Thursday marked the end of the virus’s deadliest 30-day stretch since the pandemic began in Utah, with nearly 300 deaths in the past month. Utah’s death toll from the coronavirus stood at 917 Thursday, with 11 fatalities reported since Wednesday:

  • A Carbon County man, age 65 to 84.

  • Five Salt Lake County men, one older than 85 and four ages 65 to 84.

  • Two Utah County men, one age 45 to 64 and another age 65 to 84.

  • A Weber County man, older than 85.

  • A Weber County woman, age 45 to 64.

  • A Washington County woman, age 65 to 84.

There were 13,185 new test results reported Thursday, above the weeklong average of about 12,300 new tests per day.

Tell us about Utah’s COVID-19 victims

The Salt Lake Tribune knows the identities of only a fraction of the Utahns who have died from the coronavirus.

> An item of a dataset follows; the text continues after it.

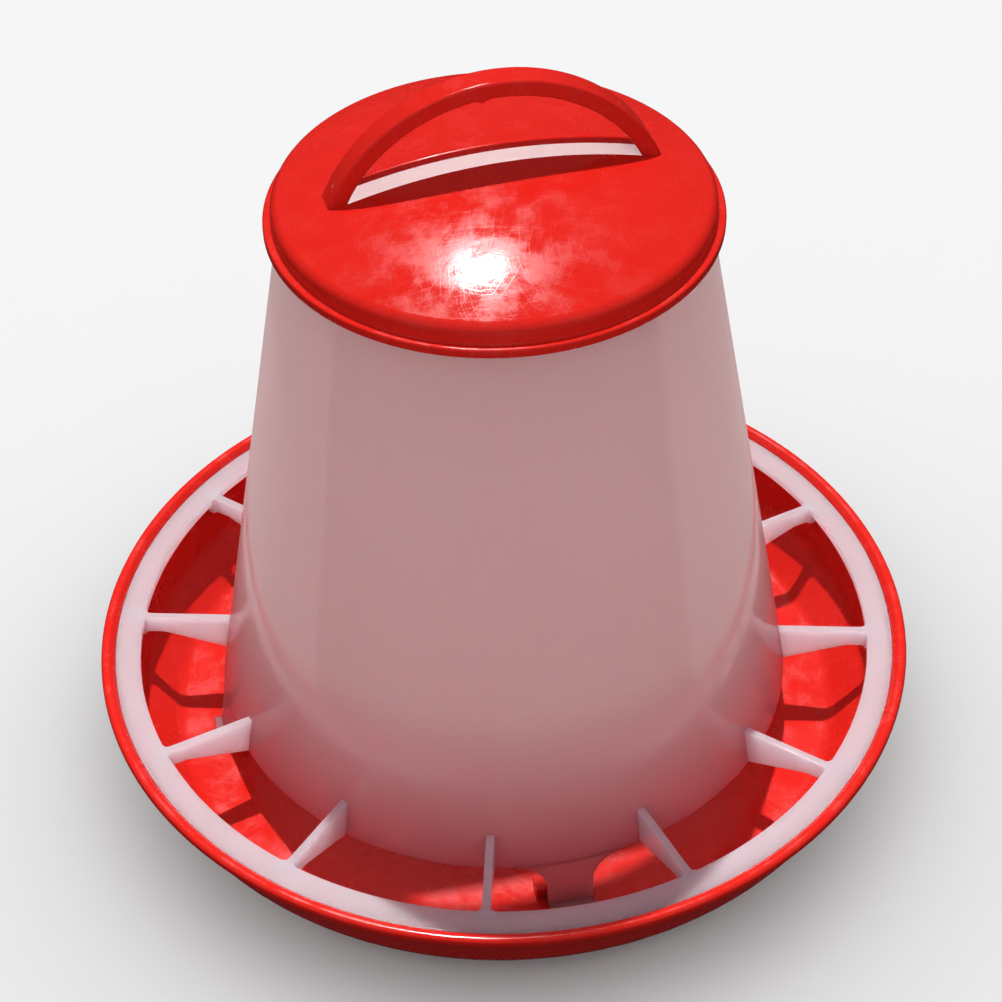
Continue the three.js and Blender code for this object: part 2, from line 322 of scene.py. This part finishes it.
def red_plastic():
    """Glossy moulded red plastic with faint flow marks, fine curved scuffs and a few pale nicks."""
    look = Nodes("red_plastic")
    cloud = look.noise(look.place(), 22.0, 3.0)
    colour = look.mix(cloud, (0.60, 0.011, 0.006, 1), (0.67, 0.018, 0.012, 1))
    cells = look.add("ShaderNodeTexVoronoi", {"Vector": look.place(), "Scale": 95.0, "Randomness": 1.0})
    near = look.math("LESS_THAN", cells.outputs["Distance"], 0.05)
    chosen = look.math("GREATER_THAN", cells.outputs["Color"], 0.74)
    nick = look.math("MULTIPLY", look.math("MULTIPLY", near, chosen), 0.4)
    look.link(look.mix(nick, colour, (0.95, 0.30, 0.28, 1)), "Base Color")
    scuffs = look.scratches(SCRATCH_CENTRES, SCRATCHES_PER_METRE, SCRATCH_WIDTH, SCRATCH_CUT)
    haze = look.band(look.noise(look.place(), 130.0, 6.0, 0.6), 0.40, 0.64, 0.11, 0.33)
    look.link(look.math("ADD", haze, look.math("MULTIPLY", scuffs, 0.08)), "Roughness")
    grain = look.bump(look.noise(look.place(), 420.0, 2.0), 0.02 * MM)
    look.link(look.bump(scuffs, SCRATCH_DEPTH, grain), "Normal")
    look.shader.inputs["IOR"].default_value = 1.5
    look.shader.inputs["Specular IOR Level"].default_value = 0.3
    look.shader.inputs["Subsurface Weight"].default_value = 0.12
    look.shader.inputs["Subsurface Radius"].default_value = (1.0, 0.25, 0.15)
    look.shader.inputs["Subsurface Scale"].default_value = 1.2 * MM
    look.glow((0.85, 0.02, 0.01, 1), 0.08)
    return look.material


def milky_plastic(name, base, glow, share, pan_bounce_paint):
    """Natural polypropylene: it glows where light reaches it from behind, and its skin is glossy.

    Low down, near the pan, its colours are tinted with painted red bounce light from the pan.
    """
    look = Nodes(name)
    cloud = look.noise(look.place(scale=(1, 1, 0.2)), 28.0, 3.0)
    height = look.add("ShaderNodeSeparateXYZ", {0: look.place()}).outputs["Z"]
    # Painted red bounce light from the pan: full at the bottom edge, fading out higher up.
    bounce_paint_fade = look.band(height, BOUNCE_PAINT_LOW, BOUNCE_PAINT_HIGH)

    # Random paler clouds, plus painted red bounce light from the pan low down.
    def tone_and_painted_bounce(colour):
        low = [c * t for c, t in zip(colour, pan_bounce_paint)]
        paler = [min(1.0, c * 1.06) for c in colour]
        return look.mix(bounce_paint_fade, (*low, 1), look.mix(cloud, (*colour, 1), (*paler, 1)))

    look.link(tone_and_painted_bounce(base), "Base Color")
    haze = look.band(look.noise(look.place(), 45.0, 4.0, 0.6), 0.3, 0.7, 0.10, 0.15)
    look.link(haze, "Roughness")
    ripple = look.bump(look.noise(look.place(scale=(1, 1, 0.3)), 90.0, 2.0), 0.03 * MM)
    look.link(look.bump(look.noise(look.place(), 650.0, 2.0), 0.006 * MM, ripple), "Normal")
    look.shader.inputs["IOR"].default_value = 1.5
    look.shader.inputs["Coat Weight"].default_value = 1.0
    look.shader.inputs["Coat Roughness"].default_value = 0.07
    look.shader.inputs["Subsurface Weight"].default_value = 1.0
    look.shader.inputs["Subsurface Radius"].default_value = (1.0, 0.85, 0.85)
    look.shader.inputs["Subsurface Scale"].default_value = 10.0 * MM
    look.glow(tone_and_painted_bounce(glow), share)
    return look.material


BOUNCE_PAINT_LOW = 22 * MM  # up to here the wall has all of the painted red bounce light from the pan, and from the next one on none
BOUNCE_PAINT_HIGH = 66 * MM
# Base colour, colour of light let through, its share, and the tint of painted red bounce light near the pan.
# The wall's pinkish base and let-through colours are the milky plastic with painted red bounce light from
# the lid and pan worked in.
WALL_MILK = ((0.95, 0.82, 0.84), (1.00, 0.84, 0.84), 0.60, (0.80, 0.45, 0.50))
GUARD_MILK = ((0.95, 0.94, 1.00), (1.0, 0.97, 1.00), 0.50, (1.0, 1.0, 1.0))
MATERIALS = {
    "red_plastic": red_plastic(),
    "milky_plastic": milky_plastic("milky_plastic", *WALL_MILK),
    "milky_guard": milky_plastic("milky_guard", *GUARD_MILK),
}


# ---- feed pan ----
def corner_beside(before, corner, after, distance):
    """Corner of the line that runs beside another, at a distance to its right."""
    first = math.atan2(corner[1] - before[1], corner[0] - before[0])
    second = math.atan2(after[1] - corner[1], after[0] - corner[0])
    reach = distance / math.cos((second - first) / 2)
    middle = (first + second) / 2
    return corner[0] + reach * math.sin(middle), corner[1] - reach * math.cos(middle)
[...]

The rest are known only by those close to them.

We are asking families and friends to help us identify every Utahn who has died from the virus. Please email names and photos to coronavirus@sltrib.com.

Infection rates were the worst by far in Wasatch County, where one in every 54 residents had tested positive for the virus in the past two weeks — the highest rate of any county in Utah at any time since the pandemic began. Wasatch County was followed by Sanpete, Utah, Washington, Cache and Morgan counties, where at least 1 in every 75 people had tested positive for the virus in the past two weeks — meaning their cases are considered “active.”

Of the 98 “small areas” studied by health officials in Utah, only northern Orem had a higher infection rate than Wasatch County. The northern neighborhoods of Orem have had the state’s highest case rates since mid-October; as of Thursday, at least 1 in every 50 residents was diagnosed with an active case.